Other Clues Your Body Gives You
Cervical mucus changes throughout your cycle in a predictable pattern. After ovulation, it becomes thick and sticky, then dries up almost entirely in the days before your period. If you’ve been noticing very little discharge or dryness for several days and then see blood, that’s consistent with the start of menstruation.
If you track your basal body temperature (your resting temperature taken first thing in the morning), you’ll notice it rises slightly after ovulation and stays elevated for about two weeks. When your period is about to start, that temperature drops. You’ll typically get your period a day or two after the drop. This isn’t something most people track casually, but if you do, it’s one of the earliest objective signals.

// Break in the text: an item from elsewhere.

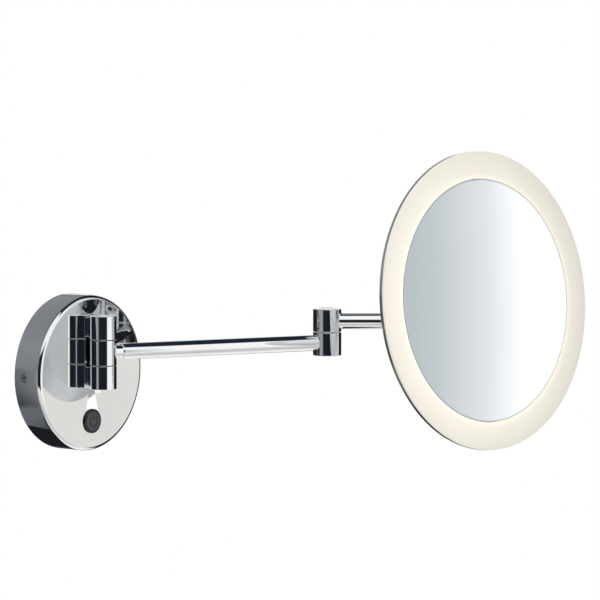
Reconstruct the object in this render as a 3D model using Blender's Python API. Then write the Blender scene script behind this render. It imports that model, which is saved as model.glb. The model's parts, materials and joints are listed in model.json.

What’s Happening Inside Your Body
Every month, your uterus builds up a thick, blood-rich lining in preparation for a potential pregnancy. After ovulation, the ovary produces progesterone to maintain that lining. If no egg is fertilized, progesterone production drops off sharply, and estrogen falls with it. Without those hormones to sustain it, the lining breaks down and exits your body as menstrual blood. That’s your period.
This is why a period is sometimes called a “reset.” It clears out the old lining so your body can start building a fresh one for the next cycle. The whole process is tightly regulated by hormonal feedback loops between your brain, ovaries, and uterus. When everything is working normally, it repeats roughly every 21 to 35 days.
Signs That Bleeding Isn’t a Normal Period
Not all vaginal bleeding is a period. Bleeding that shows up at an unexpected time in your cycle, lasts only a day with no other period symptoms, or is dramatically heavier or lighter than your usual pattern is worth paying attention to. Irregular spotting can be caused by hormonal birth control, stress, thyroid issues, or changes in weight or exercise habits. As people approach menopause, short spotting episodes become more frequent and don’t follow a predictable pattern.
Bleeding that is abnormal in regularity, volume, frequency, or duration, and that doesn’t match your usual cycle, is what gynecologists classify as abnormal uterine bleeding. If your periods have always been regular and suddenly change, or if you’re bleeding between periods with no clear explanation, that’s a signal your body is telling you something has shifted.